Lindberg would pool regional resources
The stakes are beyond calculation, according to a notable private citizen — Wauwatosa's Distinguished Citizen for 2011 — who has wholeheartedly signed on to help.
Denise Lindberg, the driving force behind the rebuilding of Tosa Pool at Hoyt Park — an $8 million donor-supported project completed in five years — sees Gee's proposal as critical to the future of not just the Eschweilers but to Southeast Wisconsin.
Lindberg wants the buildings saved as much as anyone, but in the bigger picture, she sees that UWM has to sell the Eschweiler property to make Innovation Park go forward — it still owes more than $8 million to Milwaukee County.

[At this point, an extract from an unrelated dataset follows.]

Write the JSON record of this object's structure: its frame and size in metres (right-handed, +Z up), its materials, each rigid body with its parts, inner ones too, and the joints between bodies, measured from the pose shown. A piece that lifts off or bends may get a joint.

If Mandel, one of the region's largest residential developers, can't make it work without razing at least some of the buildings, it's unlikely anyone else can. But if demolition isn't allowed, then Innovation Park itself is threatened.

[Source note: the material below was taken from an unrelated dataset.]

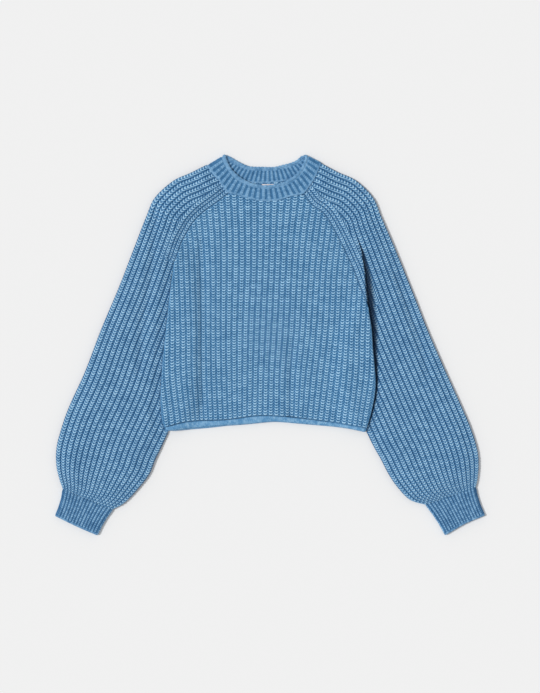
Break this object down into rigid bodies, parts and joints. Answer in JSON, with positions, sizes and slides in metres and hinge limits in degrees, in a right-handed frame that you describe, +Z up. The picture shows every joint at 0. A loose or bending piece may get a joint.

That makes the Mandel project and Gee's Forestry Center project "a symbiotic relationship," Lindberg said.
"The synergy of these two projects coming together makes a lot of sense," Lindberg said. "And the greater project, Innovation Park, is so important not just to Wauwatosa but to the future of the whole region.
"We need a lot of people to walk through those doors right now, not to walk by them. It's so important to bring these jobs, clean jobs, interesting jobs.
"What we need is those builders and inventors — and we call those people engineers. And the school project is all about that, head and hands, project-based education.
"If we're truly committed to creating the inventors of tomorrow and keeping them here, that doesn't start after 12th grade.
"This is the geographic center of the Milwaukee 7 region," Lindberg said. "This is the big idea we're talking about. This is the big opportunity. It's going to take support that is truly heroic.
"How are we going to seize this opportunity for our children and their children and their grandchildren?
"If we're going to have an economy of the 21st Century, we all need to run toward this."